C H A P T E R   XXVIII 
COMPOUND SENTENCE
§ 1. The compound sentence is a composite sentence built on the principle of coordination. Coordination,
the same as subordination, can be expressed either syndetically (by means of coordinative connectors) or
asyndetically.
The main semantic relations between the clauses connected coordinatively are copulative, adversative,
disjunctive, causal, consequential, resultative. Similar semantic types of relations are to be found between
independent, separate sentences forming a continual text. As is known, this fact has given cause to some
scholars to deny the existence of the compound sentence as a special, regular form of the composite sentence.*
* See: Иофик Л.Л. Сложное предложение в новоанглийском языке. Л., 1968.
The advanced thesis to this effect states that the so-called "compound sentence" is a fictitious notion
developed under the school influence of written presentation of speech; what is fallaciously termed the
"compound sentence" constitutes in reality a sequence of semantically related independent sentences not
separated by full stops in writing because of an arbitrary school convention.
      To support this analysis, the following reasons are put forward: first, the possibility of a falling, finalizing
tone between the coordinated predicative units; second, the existence, in written speech, of independently
presented sentences introduced by the same conjunctions as the would-be "coordinate clauses"; third, the
possibility of a full stop-separation of the said "coordinate clauses" with the preservation of the same semantic
relations between them.
We must admit that, linguistically, the cited reasons are not devoid of a rational aspect, and, which is very
important, they appeal to the actual properties of the sentence in the text.
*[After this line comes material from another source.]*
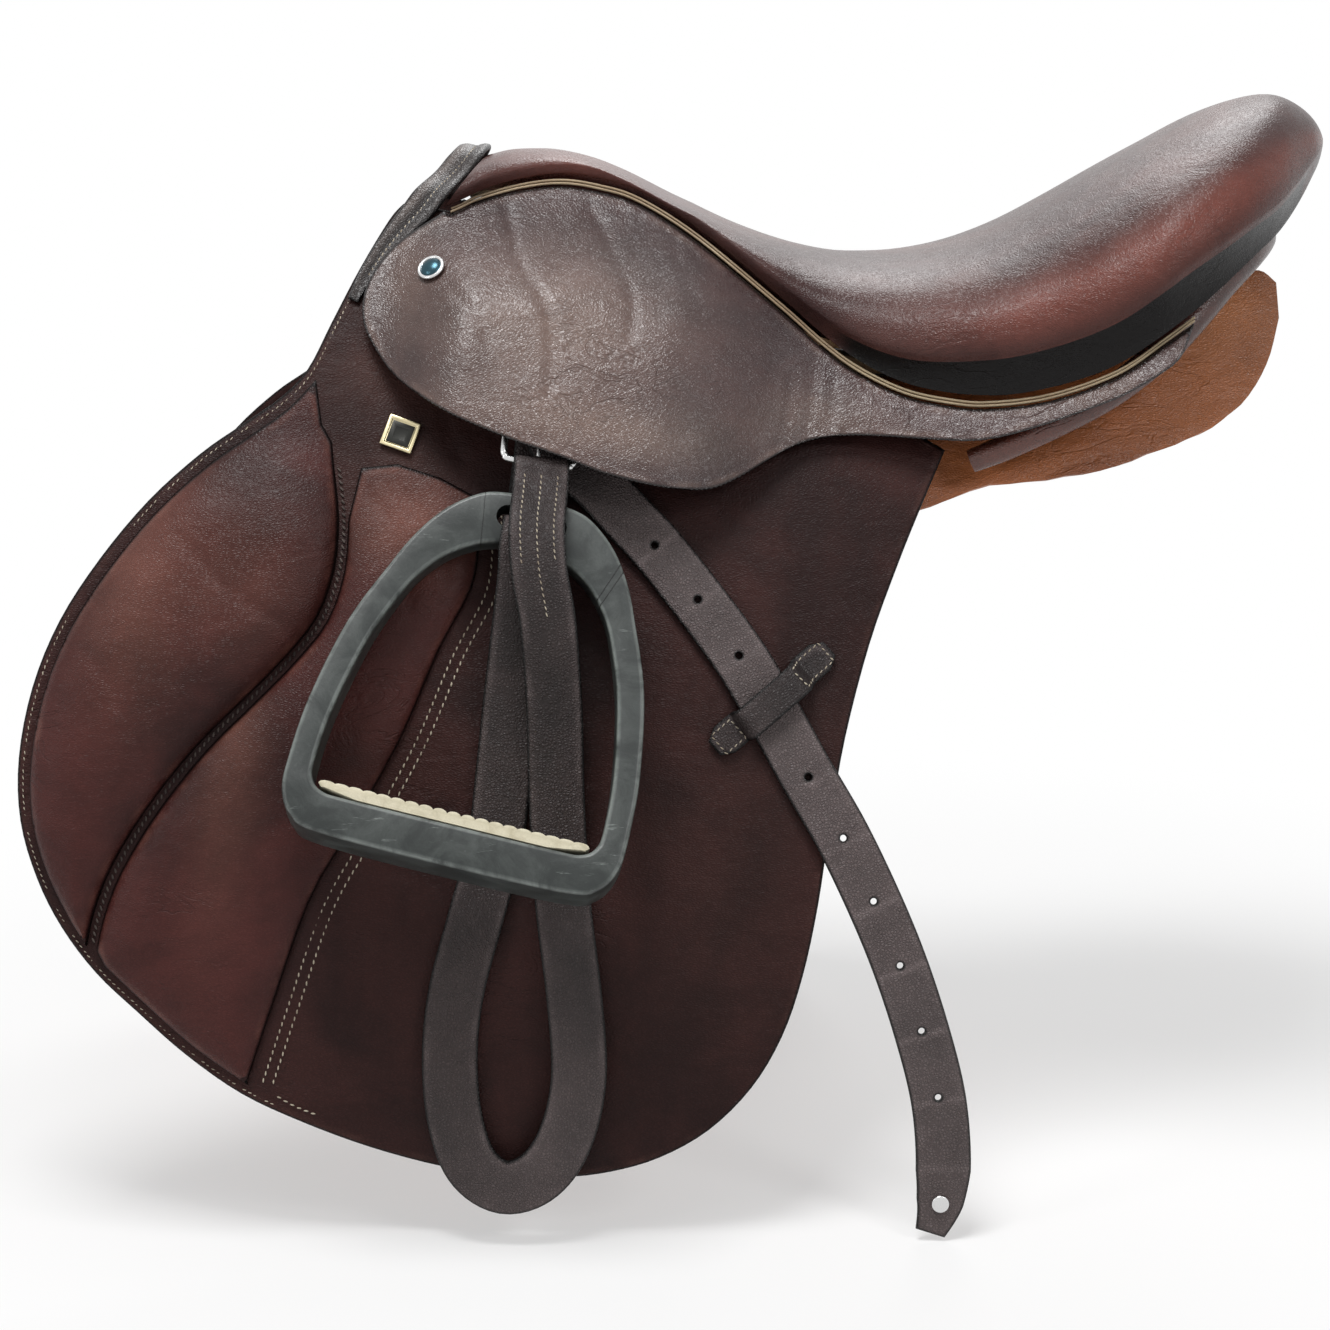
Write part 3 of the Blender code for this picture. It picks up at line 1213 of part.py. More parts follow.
def build_girth_straps():
    """Girth straps on each side, each turning about its own rounded head."""
    half = 0.5 * GIRTH_STRAP_WIDTH
    for number in range(3):
        x = GIRTH_STRAP_FRONT_X + number * GIRTH_STRAP_PITCH
        outline = []
        for k in range(9):
            angle = math.pi * k / 8
            outline.append((x - half * math.cos(angle), GIRTH_STRAP_TOP_Z + half * math.sin(angle)))
        tip_z = GIRTH_STRAP_END_Z + GIRTH_STRAP_TIP
        tip = GIRTH_STRAP_TIP_HALF
        bottom = [(x + half, tip_z), (x + tip, GIRTH_STRAP_END_Z),
                  (x - tip, GIRTH_STRAP_END_Z), (x - half, tip_z)]
        outline += bottom
        flat = [to_sd(px, pz) for px, pz in outline]

        def inner(s, d):
            return GIRTH_STRAP_N - 0.5 * GIRTH_STRAP_THICK

        def outer(s, d):
            return GIRTH_STRAP_N + 0.5 * GIRTH_STRAP_THICK

        verts, faces = sheet(flat, inner, outer, GIRTH_STRAP_GRID)
        s, d = to_sd(x, GIRTH_STRAP_TOP_Z)
        make_pair("girth_strap_%d" % (number + 1), verts, faces, "strap_leather",
                  tuple(flank_point(s, d, GIRTH_STRAP_N)))


def main():
    """Clear the scene and build every piece."""
    for item in list(bpy.data.objects):
        bpy.data.objects.remove(item, do_unlink=True)
    build_tree()
    build_panels()
    build_sweat_flap()
    build_girth_straps()
    build_flap()
    build_pads()
    build_skirt()
    build_seat()
    build_welts()
    build_facing()
    build_bars()
    build_studs()
    build_iron()
    build_leather()
    build_keeper()


main()
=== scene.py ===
"""Looks of the all-purpose saddle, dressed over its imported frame.

Each piece is meshed in code, given its finish, and tied to the body that it rides on.

Lengths are in millimetres until a mesh is made. The flap, skirt and straps lie in
layers over one curved side, the flank, where a place is (s, d, n): s runs back along
the stirrup bar's line, d runs down from it and n is the distance outwards.
"""

import json
import logging
import math
from dataclasses import dataclass, field
from enum import Enum
from typing import Callable, Optional, Sequence, Union

import bmesh
import bpy
import numpy as np
from mathutils import Matrix, Vector
from mathutils.geometry import delaunay_2d_cdt

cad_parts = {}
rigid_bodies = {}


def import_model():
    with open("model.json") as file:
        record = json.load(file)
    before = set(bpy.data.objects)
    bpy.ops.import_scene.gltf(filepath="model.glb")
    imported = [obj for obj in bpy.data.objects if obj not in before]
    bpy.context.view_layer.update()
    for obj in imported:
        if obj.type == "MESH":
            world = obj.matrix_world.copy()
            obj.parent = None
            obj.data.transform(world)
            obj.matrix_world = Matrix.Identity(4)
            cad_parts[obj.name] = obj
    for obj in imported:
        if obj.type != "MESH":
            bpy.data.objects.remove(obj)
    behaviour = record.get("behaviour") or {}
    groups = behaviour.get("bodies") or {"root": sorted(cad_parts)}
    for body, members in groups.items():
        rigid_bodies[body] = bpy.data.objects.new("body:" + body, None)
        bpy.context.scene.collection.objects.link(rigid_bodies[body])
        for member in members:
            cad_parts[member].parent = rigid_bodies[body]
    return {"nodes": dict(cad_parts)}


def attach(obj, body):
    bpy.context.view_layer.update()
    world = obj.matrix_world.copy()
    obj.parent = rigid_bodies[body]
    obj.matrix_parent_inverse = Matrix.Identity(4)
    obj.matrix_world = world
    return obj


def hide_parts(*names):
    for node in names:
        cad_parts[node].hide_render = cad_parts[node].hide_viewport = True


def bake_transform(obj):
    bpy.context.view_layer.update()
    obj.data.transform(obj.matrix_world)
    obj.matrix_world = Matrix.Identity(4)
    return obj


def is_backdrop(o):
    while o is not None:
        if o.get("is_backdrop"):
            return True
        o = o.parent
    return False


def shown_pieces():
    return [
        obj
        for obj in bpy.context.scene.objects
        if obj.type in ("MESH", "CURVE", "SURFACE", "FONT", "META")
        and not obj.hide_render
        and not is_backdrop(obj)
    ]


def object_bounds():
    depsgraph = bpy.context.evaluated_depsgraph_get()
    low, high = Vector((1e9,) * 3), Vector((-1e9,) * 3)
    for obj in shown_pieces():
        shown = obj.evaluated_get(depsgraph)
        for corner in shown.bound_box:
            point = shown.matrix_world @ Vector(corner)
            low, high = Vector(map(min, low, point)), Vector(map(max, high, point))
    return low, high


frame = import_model()

LOG = logging.getLogger("saddle")
MM = 0.001

Array = np.ndarray
Rows = Sequence[Sequence[float]]
Surface = Callable[[Array, Array, Array], Array]
Level = Callable[[Array, Array, Array], Array]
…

However, the conception taken as a
whole gives a false presentation of the essential facts under analysis and is fallacious in principle.
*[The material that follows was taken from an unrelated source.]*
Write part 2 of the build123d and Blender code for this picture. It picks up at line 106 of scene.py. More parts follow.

As a matter of fact, there is a substantial semantico-syntactic difference between the compound sentence
and the corresponding textual sequence of independent sentences. This difference can escape the attention of
the observer when tackling isolated sentences, but it is explicitly exposed in the contexts of continual speech.
Namely, by means of differences in syntactic distributions of predicative units, different distributions of the
expressed ideas are achieved, which is just the coordinative syntactic functions in action; by means of com-
bining or non-combining predicative units into a coordinative polypredicative sequence the corresponding
closeness or looseness of connections between the reflected events is shown, which is another aspect of
coordinative syntactic functions. It is due to these functions that the compound sentence does not only exist in
the syntactic system of language, but occupies in it one of the constitutive places.
By way of example, let us take a textual sequence of independent monopredicative units:
Jane adored that actor. Hockins could not stand the sight of him. Each was convinced of the infallibility of
one's artistic judgment. That aroused prolonged arguments.
Given the "negative" theory of the compound sentence is correct, any coordinative-sentential re-
arrangements of the cited sentences must be indifferent as regards the sense rendered by the text. In practice,
though, it is not so. In particular, the following arrangement of the predicative units into two successive
compound sentences is quite justified from the semantico-syntactic point of view:
> Jane adored that actor, but Hockins could not stand the sight of him. Each was convinced of the
infallibility of one's judgment, and that aroused prolonged arguments.
As different from this, the version of arranging the same material given below cannot be justified in any
syntactic or semantic sense:
> *Jane adored that actor. But Hockins could not stand the sight of him, each was convinced of the
infallibility of one's judgment. And that aroused prolonged arguments.